I know Jason Kubel isn’t the perfect fit for Target Field (though that’s the fault of design flaws, not Kubel, and those design flaws could be fixed easily if the Twins would just do it). I know Michael Cuddyer can’t hit righthanded pitching well. I know neither of them are gold glove outfielders. I know Jim Thome’s obvious limitations made it difficult to carry him on the roster. But those three players have accounted for a LOT of the Twins offense lately and the Twins seem more than happy to let them all go without showing any indication, so far, that they’ll replace them with anyone similar.
Then again, when you overpay for an aging middle infielder and a back-up catcher who has trouble catching, it doesn’t leave a lot of room to pay for guys who can actually contribute offense daily.

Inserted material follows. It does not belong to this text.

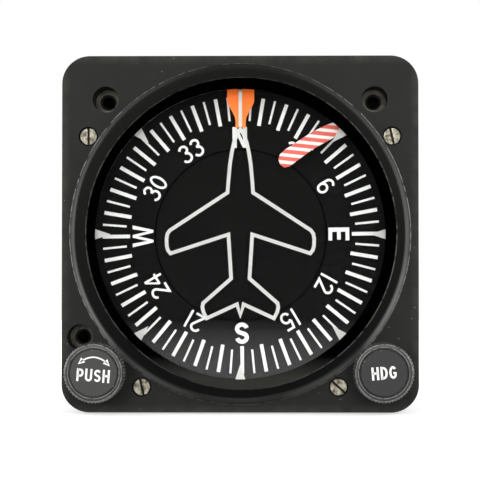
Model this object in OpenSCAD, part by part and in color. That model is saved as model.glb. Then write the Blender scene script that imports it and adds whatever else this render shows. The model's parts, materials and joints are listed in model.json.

During the first few years after Baltimore’s Camden Yards ballpark was built, tickets were a tough thing to come by. I had friends there who were season ticket holders and I remember using that connection to get some pretty nice seats for my family on one trip there and again for the benefit of some friends who made the trip to Baltimore the following year. The stadium was sold out almost every game.
For the past several years, I’ve been able to walk up to the ticket window 10 minutes before game time and get very good seats whenever I’m in Baltimore during an Orioles home stand.
It can happen in Minnesota, too. In fact, it will happen in Minnesota… if ownership doesn’t make good on their promise of using the increased revenues to assure a competitive team occupies the new stadium and that, at the very least, they make good on their commitment to keep the best of their own free agents.
The offseason isn’t nearly over yet, so there’s still time for Terry Ryan to work his magic. But I encourage Twins fans not to let Ryan and his bosses off the hook. Don’t let them convince us to lower our expectations to fit their payroll. Don’t let them keep slashing until medocrity becomes a self-fulfilling prophecy.